Today at SC24, Hewlett Packard Enterprise announced that it delivered the fastest supercomputer, El Capitan, to the
United States Department of Energy's (DOE) Lawrence Livermore National
Laboratory (LLNL) giving HPE the distinction of building the only three
exascale systems in the world. Running at 1.742 exaflops and
achieving 58.89 gigaflops performance per watt, the 100% fanless
direct liquid-cooled El Capitan is also one of the top 20 most energy-efficient
systems in the world.
"El Capitan marks another
significant milestone in exascale supercomputing, bringing monumental
performance, energy efficiency and the capabilities to accelerate AI-driven
scientific discovery and make incredible breakthroughs to strengthen national
security and unlock new opportunities in renewable energy," said Trish
Damkroger, senior vice president and general manager, HPC & AI
Infrastructure Solutions. "We are proud of this achievement, which resulted
from a strong partnership and years-long research and development with the U.S.
Department of Energy, National Nuclear Security Administration, Lawrence
Livermore National Laboratory, and AMD. We look forward to future discoveries
and engineering breakthroughs that El Capitan will enable."
As the most powerful supercomputer in the world, El Capitan will allow the
United States to maintain a competitive edge in national security and will
enable the National Nuclear Security Administration's (NNSA) Tri-Labs - LLNL,
Sandia National Laboratories and Los Alamos National Laboratory - to meet the
increasingly demanding requirements for ensuring the safety, security and
reliability of the nation's nuclear stockpile and perform current and future
stockpile modernization efforts. LLNL also intends to leverage artificial
intelligence (AI) models for classified and unclassified workloads.
"We are pleased to have worked so successfully
alongside our partners HPE and AMD over these last five years to deploy El
Capitan," said Rob Neely, Weapon Simulation and Computing Program Director,
LLNL. "This long anticipated resource will allow us to perform the
high-fidelity 3D modeling and simulation we need to effectively carry out our
national security mission. We have a large team of people who have been getting
applications ready to unleash the power of this system - many of them with the
help of HPE in our Center of Excellence - and I can't wait to demonstrate the
capabilities to our sponsors and supporters. We are also committed to investing
in AI on El Capitan and will be using the system for large-scale AI training
and inference to make our calculations faster, more efficient, and potentially
more accurate. Having a capability that is dialed in for both modeling and
simulation and AI workloads, all in one system, is very exciting."

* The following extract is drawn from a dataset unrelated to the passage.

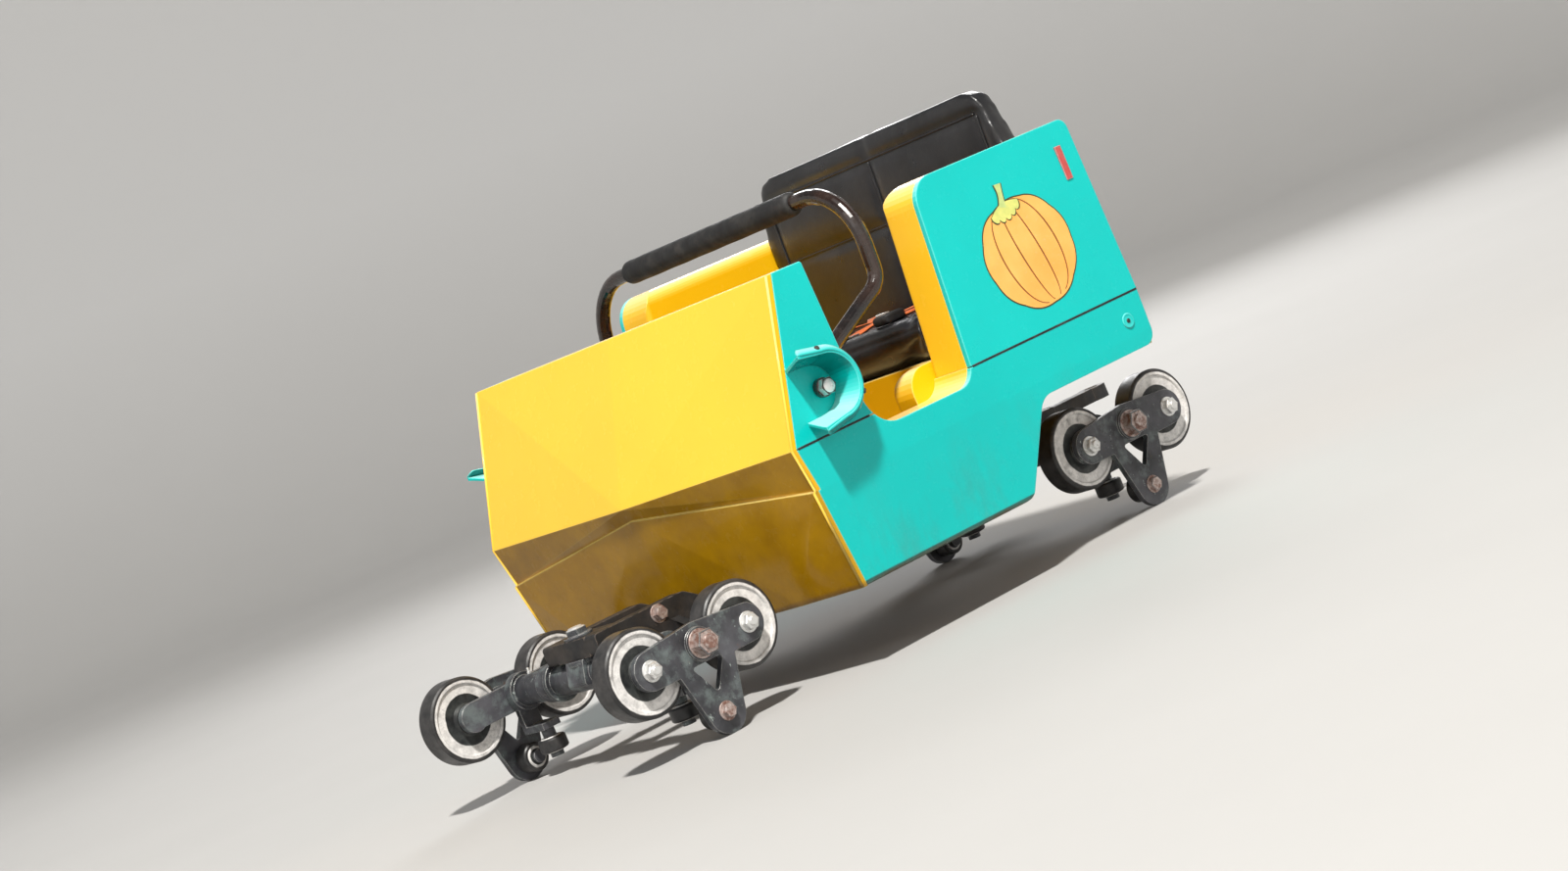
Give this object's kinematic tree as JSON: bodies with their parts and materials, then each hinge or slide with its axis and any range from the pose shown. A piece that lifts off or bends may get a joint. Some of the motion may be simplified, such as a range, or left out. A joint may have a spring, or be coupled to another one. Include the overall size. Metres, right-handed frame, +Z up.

El Capitan will also address secondary missions in maintaining national
security, such as nuclear nonproliferation and counterterrorism, and be used
for material discovery, nuclear data and high energy density science, such as
inertial confinement fusion research conducted at the National Ignition
Facility. Insights gained from research performed on El Capitan will also feed
into unclassified projects in the realm of energy security, climate change,
power grid modernization, drug discovery and other areas.
The innovative platform enabling El Capitan's performance is based on advanced
technology anchored by HPE's leadership-class supercomputing solution, HPE Cray
EX equipped with the AMD Instinct MI300A APUs that integrate CPU cores and GPU
cores with high-bandwidth memory into one package, the HPE Slingshot interconnect
and a custom storage solution. HPE Slingshot, an ethernet-based high-speed
fabric, serves as the backbone to El Capitan's collective power, enabling large
calculations to be performed across the system's more than 11,000 nodes. As
part of the public-private partnership, LLNL and HPE co-developed a custom
near-node local storage solution to reduce latency that is dynamically
configurable and tiered to a global Lustre-based file system shared across all
compute nodes.
In addition to its impressive power, El Capitan was also designed to prioritize
energy efficiency and leverages a high-density design made possible by
HPE's
industry-first 100% fanless direct liquid cooling system
architecture, featuring eight elements of cooling.